14 OCTOBER 1922, Page 20

A LOVER AT FORTY.*

THERE is an unpleasant flavour in A Lover at Forty. It is set down in malice. Because of that Mr. Cumberland is not a great artist. He has not created beauty out of his malicious subjects, but always conveyed the uncomfortable feeling that his work is even uglier than his characters. He is aloof from them, but he is not sympathetically aloof ; he is sneeringly aloof. We know nothing of Mr. Cumberland as a man, but as an artist he is contemptuous of men and bitterly hates women. There are no generous emotions in A Lover at Forty, none of those splendid illuminations of the apparently ugly that can make art out of realism. His men are women-ridden fools or foolish moralists of the type that for so many years reasoned us out of the St.. James's Theatre.

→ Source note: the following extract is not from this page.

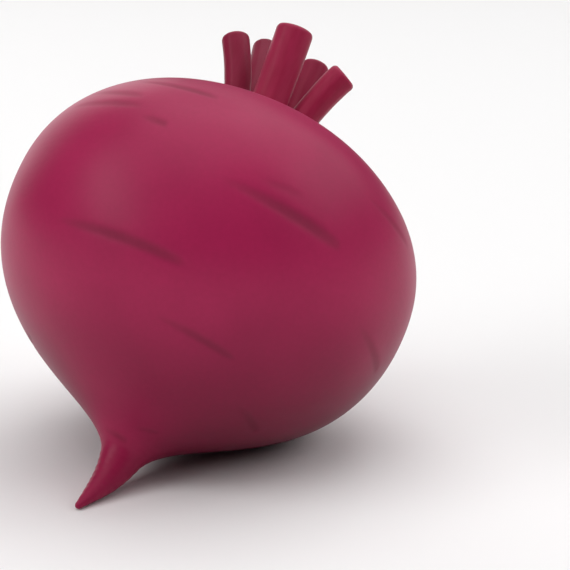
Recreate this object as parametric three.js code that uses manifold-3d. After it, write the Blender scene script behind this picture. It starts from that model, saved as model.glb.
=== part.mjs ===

His women are mean, sensual, avaricious, cunning, altogether loathsome. The one woman to whom he has given some good qualities never comes to life. It seems as if Mr. Cumberland can only create those others. And how superbly he does create them ! They live. If, like Mr. Cumber- land, we may allow ourselves the echo, they so terribly live. We have met Mrs. Colefax and her daughter. We have felt the horror of their hatred, of their towering selfishness, of their calculating lust. We feel contaminated by their moral and mental ugliness. Even the most human and lovable vices arc made ugly in them. We hate them almost as much as they hate one another. We, too, are horribly pleased at Mrs. Colefax's disgrace and failure, but we are sorry that her daughter should enjoy the triumph. A Lover at Forty is a book to read. It is a book to build and destroy theories upon. It is the psychological novel, full of the jargon of psycho-analysis, ruthlessly true to the ugliness of ugliness, and it is difficult to decide whether it is art or simply a painful document on neurosis. We almost forget to admire Mr. Cumberland's technique and insight in the anger and disgust that he produces in us. Surely this cannot be art. Anything, however ugly, may be the subject of art, but art must flood it with beauty or significance, or what- ever word you will that conveys that quality which prevents us being angry or disgusted with any character, and that makes us for the moment, in the superb sense, godlike. Mr. Cumberland only stirs what he would call our censor.